Fish Will Try to Amend Apartment Parking Rules on Thursday

CITY COMMISSIONER NICK FISH

City Commissioner Nick Fish is wading into the apartments-without-parking controversy, proposing a compromise between the multiple factions arguing over how many parking spaces developers should be required to build on large apartment buildings.

Fish will introduce an amendment at the April 4 City Council hearing on new requirements for on-site parking at apartment projects.

His change would swap out city planner recommendations that that parking requirements start at buildings over 40 units—instead, the rules would start at buildings over 30 units, but the required parking spaces would increase more gradually.

"We've heard from lots of interested parties," Fish says, "and this amendment tries to strike a reasonable balance."

A spate of large apartments without parking has drawn ire across Portland for the past year, with rancor only growing after Mayor Charlie Hales halted a permit on one half-completed building and moved the rule hearing up by two weeks to this Thursday.

The proposed rule changes created by the Bureau of Planning and Sustainability require buildings over 40 units to build a parking space for every 4 units.

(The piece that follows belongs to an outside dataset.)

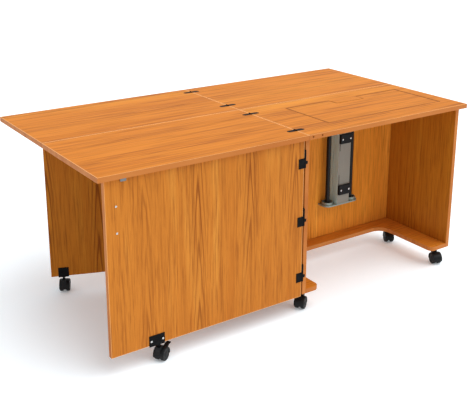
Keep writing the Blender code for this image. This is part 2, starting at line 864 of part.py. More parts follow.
def make_gateleg(wood, black, tyre):
    """The rear gateleg, modelled along -X from its axis and then turned to where it stands."""
    face = GATELEG_AXIS.y + 0.0003
    back = face + BOARD
    far_edge = GATELEG_EDGE - GATELEG_LENGTH
    board = box(
        "rear_gateleg", (far_edge, face, DOOR_BOTTOM), (GATELEG_EDGE, back, GATELEG_TOP), EDGE_ROUND
    )
    finish(board, wood)
    flags = [
        make_flag_hinge(
            f"gateleg_hinge_{label}",
            GATELEG_AXIS,
            height,
            face - GAP,
            (SIDE_REAR - 0.035, GATELEG_AXIS.y),
            black,
        )
        for label, height in zip(("low", "high"), GATELEG_HINGE_HEIGHTS)
    ]
    castor_x = far_edge + 0.052
    bracket = castor_bracket("gateleg_castor_bracket", castor_x, 0.044, castor_x, face, back, black)
    turn = (
        Matrix.Translation(GATELEG_AXIS)
        @ Matrix.Rotation(GATELEG_ANGLE, 4, "Z")
        @ Matrix.Translation(-GATELEG_AXIS)
    )
    moving = [board, *flags, bracket]
    for item in moving:
        item.data.transform(turn)
    pivot = joint_empty("gateleg_axis", GATELEG_AXIS)
    attach(pivot, moving)
    place = turn @ Vector((castor_x, (face + back) / 2, 0.0))
    make_castor("gateleg_castor", place, DOOR_BOTTOM - 2 * GAP, 60, pivot, black, tyre)


def make_base_castors(black, tyre, zinc):
    """Four castors under the base plate, each in its own bored plate."""
    places = {
        "front_left": (0.042, FRONT + 0.075, 215),
        "front_right": (0.822, FRONT + 0.073, 250),
        "rear_left": (0.042, FRONT + 0.375, 200),
        "rear_right": (0.822, FRONT + 0.375, 240),
    }
    for name, (x, y, trail) in places.items():
        plate = box(
            f"{name}_castor_plate",
            (x - 0.020, y - 0.020, BASE_UNDER - GAP - CASTOR_PLATE),
            (x + 0.020, y + 0.020, BASE_UNDER - GAP),
        )
        bore = rod(f"plate_bore_{name}", (x, y, BASE_UNDER - 0.02), (x, y, BASE_UNDER + 0.01), STEM_BORE)
        finish(cut(plate, [bore]), zinc)
        make_castor(
            f"{name}_castor", Vector((x, y, 0.0)), BASE_UNDER - 2 * GAP, trail, None, black, tyre
        )


def main():
    clear_scene()
    wood = make_material("honey_laminate", (0.62, 0.27, 0.06), 0.42)
    black = make_material("black_steel", (0.02, 0.02, 0.022), 0.45, 0.6)
    plastic = make_material("black_plastic", (0.018, 0.018, 0.02), 0.5)
    tyre = make_material("castor_tyre", (0.03, 0.03, 0.032), 0.6)
    zinc = make_material("zinc_plate", (0.62, 0.63, 0.62), 0.32, 1.0)
    aluminium = make_material("lift_aluminium", (0.46, 0.46, 0.42), 0.4, 1.0)

    front_left, rear_left, rear_right, _, platform = make_tops(wood)
    make_carcass(wood)
    make_lift(aluminium, zinc, plastic)

    front_straps = [make_strap(f"front_strap_{n}", y, black) for n, y in enumerate(FRONT_STRAPS)]
    rear_straps = [make_strap(f"rear_strap_{n}", y, black) for n, y in enumerate(REAR_STRAPS)]
    _, drop_rear = make_drop_hinge(black)

    fold = joint_empty("front_fold_axis", (0.0, FRONT, STRAP_AXIS_HEIGHT))
    attach(fold, [front_left, *(left for _, left in front_straps)])
    drop = joint_empty("rear_drop_axis", (0.0, LENGTH_SEAM_Y, DROP_AXIS_HEIGHT))
    attach(drop, [rear_right, drop_rear, *(right for right, _ in rear_straps)])
    rear_fold = joint_empty("rear_fold_axis", (0.0, REAR, STRAP_AXIS_HEIGHT), drop)
    attach(rear_fold, [rear_left, *(left for _, left in rear_straps)])

    lift = joint_empty("lift_axis", (LIFT_X, ROD_Y, TABLE_HEIGHT))
    attach(lift, [platform, bpy.data.objects["lift_carriage"], bpy.data.objects["platform_arms"]])

    make_door(wood, black, zinc, tyre)
    make_gateleg(wood, black, tyre)
    make_base_castors(black, tyre, zinc)


main()
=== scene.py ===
"""Looks of the fold-away sewing table: laminate, metal and plastic finishes, and fine detail pieces."""

import json
import math

import bmesh
import bpy
from mathutils import Matrix, Vector


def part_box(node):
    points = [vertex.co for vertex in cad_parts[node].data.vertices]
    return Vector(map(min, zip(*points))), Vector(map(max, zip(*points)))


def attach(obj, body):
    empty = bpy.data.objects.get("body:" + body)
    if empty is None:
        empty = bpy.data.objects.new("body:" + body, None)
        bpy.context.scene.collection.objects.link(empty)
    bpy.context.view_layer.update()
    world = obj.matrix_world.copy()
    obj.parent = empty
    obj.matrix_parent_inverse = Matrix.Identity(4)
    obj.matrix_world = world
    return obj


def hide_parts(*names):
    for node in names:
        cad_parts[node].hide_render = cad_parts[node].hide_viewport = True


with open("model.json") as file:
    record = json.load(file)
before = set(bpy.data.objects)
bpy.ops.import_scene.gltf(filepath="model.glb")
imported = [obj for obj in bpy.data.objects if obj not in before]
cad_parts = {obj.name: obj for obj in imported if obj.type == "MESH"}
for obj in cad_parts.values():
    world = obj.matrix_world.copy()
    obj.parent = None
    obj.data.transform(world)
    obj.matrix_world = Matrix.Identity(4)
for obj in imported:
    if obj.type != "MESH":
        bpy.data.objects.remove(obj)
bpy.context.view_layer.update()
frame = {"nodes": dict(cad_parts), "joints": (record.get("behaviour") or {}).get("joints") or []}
nodes = frame["nodes"]

# The frame's own places, in metres
main_low, main_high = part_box("main_top")
door_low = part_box("front_door")[0]
TOP_HEIGHT = main_high.z
TOP_UNDER = main_low.z
joints = {joint["name"]: joint for joint in frame["joints"]}
GATELEG_AXIS = Vector(joints["rear_gateleg_swing"]["pos_m"])
GATELEG_ANGLE = math.radians(joints["rear_gateleg_swing"]["range_deg"][0])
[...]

Homeowners have complained that the trigger number of 41 units is too high. Developers and alternative-transit advocates have griped that the 1-to-4 ratio is too low.

So Fish's office has created a new plan:

  1. Buildings with 31 or more apartments would be required to build a parking space for every 5 units.
  1. Buildings with 41 apartments would be required to build a space for every 4 units.
  1. And buildings with 51 or more apartments would be required to build a space for every three units.


The amendment doesn't address one of the most contentious issues expected to come up this Thursday: whether the new rules will go into effect immediately as an "emergency" ordinance.

That would mean all new buildings—and the half-finished 81-unit project on Southeast Division Street that has become a poster child for controversy—would be required to meet the new minimums. 

Police say drunk vandals started a fire inside that building on March 29.